Sunday, 1 May 2011
A Right Royal Hoo-Ha
So I've kept quiet about it this long, not least because I reached the point where I was sick of hearing about it. For the most part, I don't read papers or watch TV, and a lot of the time I go out of the my way to avoid talking to other people, but try as I might, I couldn't avoid hearing about the Royal Wedding.
If it wasn't internet articles telling me about the expected audience of 2 billion people or grandiose pieces written by foreign journalists claiming that 'everyone' in Britain is looking forward to it, it was scathing socialist rhetoric about £48 million of wasted public money or the normally excellent Johann Hari conjuring an unconvincing piece about how royalists should frankly be a little bit ashamed of themselves.
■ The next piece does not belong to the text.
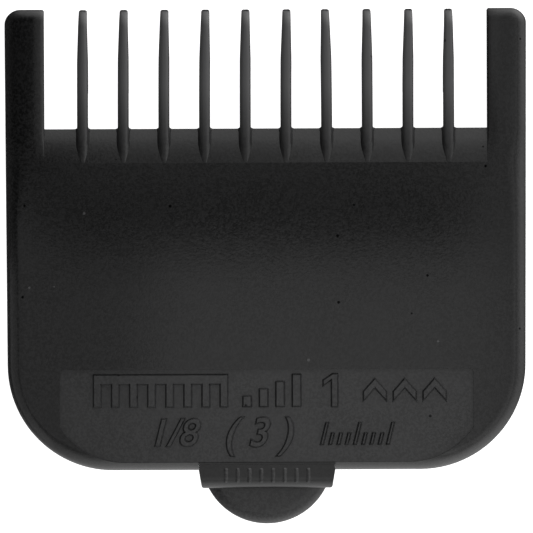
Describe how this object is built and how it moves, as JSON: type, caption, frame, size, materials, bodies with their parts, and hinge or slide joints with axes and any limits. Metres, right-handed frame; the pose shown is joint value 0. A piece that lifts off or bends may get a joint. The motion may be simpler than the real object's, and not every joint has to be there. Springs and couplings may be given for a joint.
{
  "type": "clipper guard comb",
  "caption": "Short-cut attachment comb for a hair clipper: flat plate with rounded back corners, comb teeth between two arms, and a sprung thumb latch at the back.",
  "frame": {"origin": "centre of the bounding box, on the plane of the side walls' rims", "axes": "+X to the right seen from the skin side, +Y the way the teeth point, +Z out of the skin side"},
  "size_m": [0.0508, 0.0502, 0.008],
  "materials": {
    "comb_nylon": "black moulded nylon with a fine satin grain",
    "tooth_nylon": "black moulded nylon, polished a little by use",
    "panel_nylon": "black moulded nylon, smoother than the plate around it",
    "latch_nylon": "black moulded nylon with a satin grain"
  },
  "bodies": {
    "comb": {"cover_plate": "comb_nylon", "size_label_panel": "panel_nylon", "left_arm": "comb_nylon", "right_arm": "comb_nylon", "left_side_wall": "comb_nylon", "right_side_wall": "comb_nylon", "back_wall_left": "comb_nylon", "back_wall_right": "comb_nylon", "tooth_01": "tooth_nylon", "tooth_02": "tooth_nylon", "tooth_03": "tooth_nylon", "tooth_04": "tooth_nylon", "tooth_05": "tooth_nylon", "tooth_06": "tooth_nylon", "tooth_07": "tooth_nylon", "tooth_08": "tooth_nylon", "tooth_09": "tooth_nylon", "tooth_10": "tooth_nylon", "blade_rib_left": "comb_nylon", "blade_rib_centre": "comb_nylon", "blade_rib_right": "comb_nylon", "left_blade_hook": "comb_nylon", "right_blade_hook": "comb_nylon", "left_blade_stop": "comb_nylon", "right_blade_stop": "comb_nylon", "heel_stop_left": "comb_nylon", "heel_stop_right": "comb_nylon", "hinge_web": "latch_nylon"},
    "release_latch": {"release_block": "latch_nylon", "latch_wall": "latch_nylon", "thumb_tongue": "latch_nylon", "heel_catch": "latch_nylon", "latch_gusset_left": "latch_nylon", "latch_gusset_right": "latch_nylon"}
  },
  "joints": [
    {"name": "latch_flex", "type": "hinge", "parent": "comb", "child": "release_latch", "pos_m": [0, -0.0191, 0.00758], "axis": [-1, 0, 0], "range_deg": [0, 10], "stiffness_Nm_per_rad": 0.2}
  ]
}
Hari makes the point in his article that most of the people in Britain are ambivalent towards the Royal Wedding but regrettably a straw poll of the people I know shows, as ever, that in fact everyone seems to have an opinion. Some think it's a beautiful example of pageantry and will be going down to Westminster Abbey to wave a Union Jack and shed a tear with Her Maj. The ultra-left of my social circle will be holding anti-wedding parties where the curtains are drawn, the TV is unplugged and anti-establishment music is played. Moderates may lament the silence in the streets but they'll happily take the day off work and comment on Kate's dress.
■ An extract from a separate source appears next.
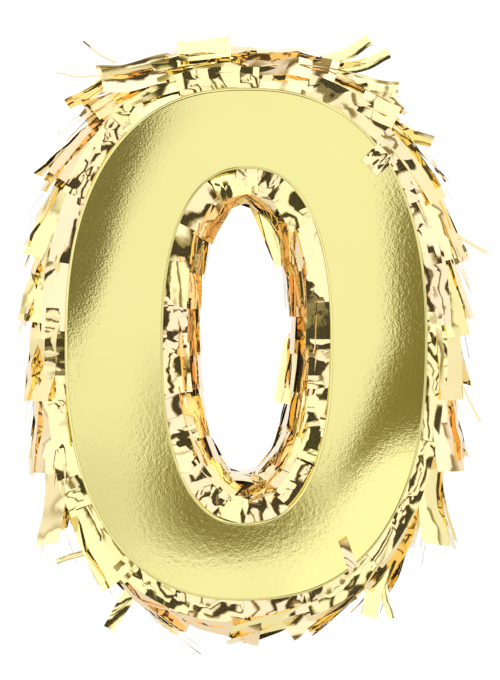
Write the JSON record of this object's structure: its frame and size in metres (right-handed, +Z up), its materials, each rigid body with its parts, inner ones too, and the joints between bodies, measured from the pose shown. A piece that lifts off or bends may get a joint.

Me? I really don't mind. If Kate and Wills are happy together (and let's face it, none of us really has any clue if they are or not) then I wish them all the best. Be true to each other, I'd say, and let the media machine that supports the monarchy go to hell.
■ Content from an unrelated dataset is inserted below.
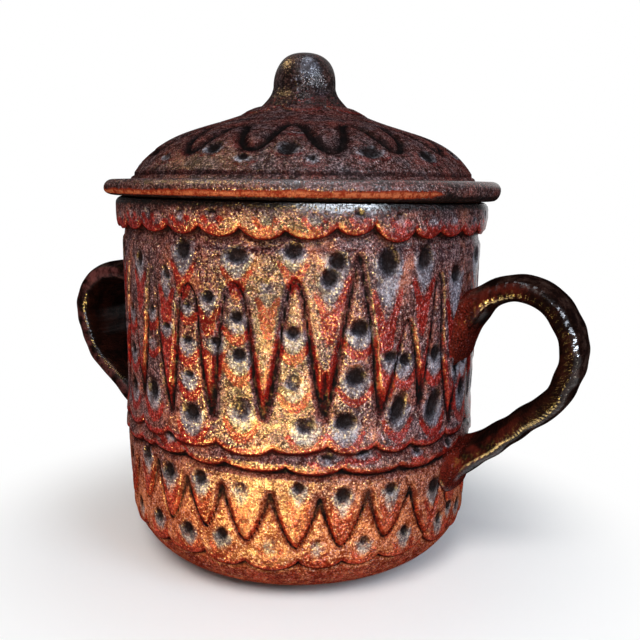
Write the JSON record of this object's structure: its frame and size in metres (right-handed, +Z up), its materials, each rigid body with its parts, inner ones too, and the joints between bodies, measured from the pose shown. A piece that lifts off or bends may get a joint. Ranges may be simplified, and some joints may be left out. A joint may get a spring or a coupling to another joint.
{
  "type": "covered ceramic jar",
  "caption": "Covered ceramic jar for dry food or sugar: round pot with a scalloped collar, strap handles at the sides and a domed lid that lifts off by its knob.",
  "frame": {"origin": "centre of the jar's foot, on the surface it stands on", "axes": "+X towards the handle that is on the right in the picture, +Z up along the axis of the jar and lid, so -Y is the jar's front square on"},
  "size_m": [0.1943, 0.1322, 0.1687],
  "materials": {
    "jar_glaze": "glossy red-brown glaze with grey speckle over red clay",
    "handle_glaze": "glossy dark brown glaze",
    "lid_glaze": "glossy red-brown glaze with grey speckle, bare clay under the rim",
    "knob_glaze": "glossy dark red-brown glaze"
  },
  "bodies": {
    "jar": {"jar_body": "jar_glaze", "handle_right": "handle_glaze", "handle_left": "handle_glaze"},
    "lid": {"lid": "lid_glaze", "lid_knob": "knob_glaze"}
  },
  "joints": [
    {"name": "lid_lift", "type": "slide", "parent": "jar", "child": "lid", "axis": [0, 0, 1], "range_m": [0, 0.06]}
  ]
}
My theory is that Royal Weddings represent a microcosm of that desire for happiness we see in ourselves. There are those who are curious about the inherent possibility, those who reject it beforehand for reasons best known to themselves, those who fall upon it and embrace it like it might be the last chance. Then there are those who stand to one side and observe it, and despite the best will in the world, write about it regardless of how many times they told themselves they wouldn't.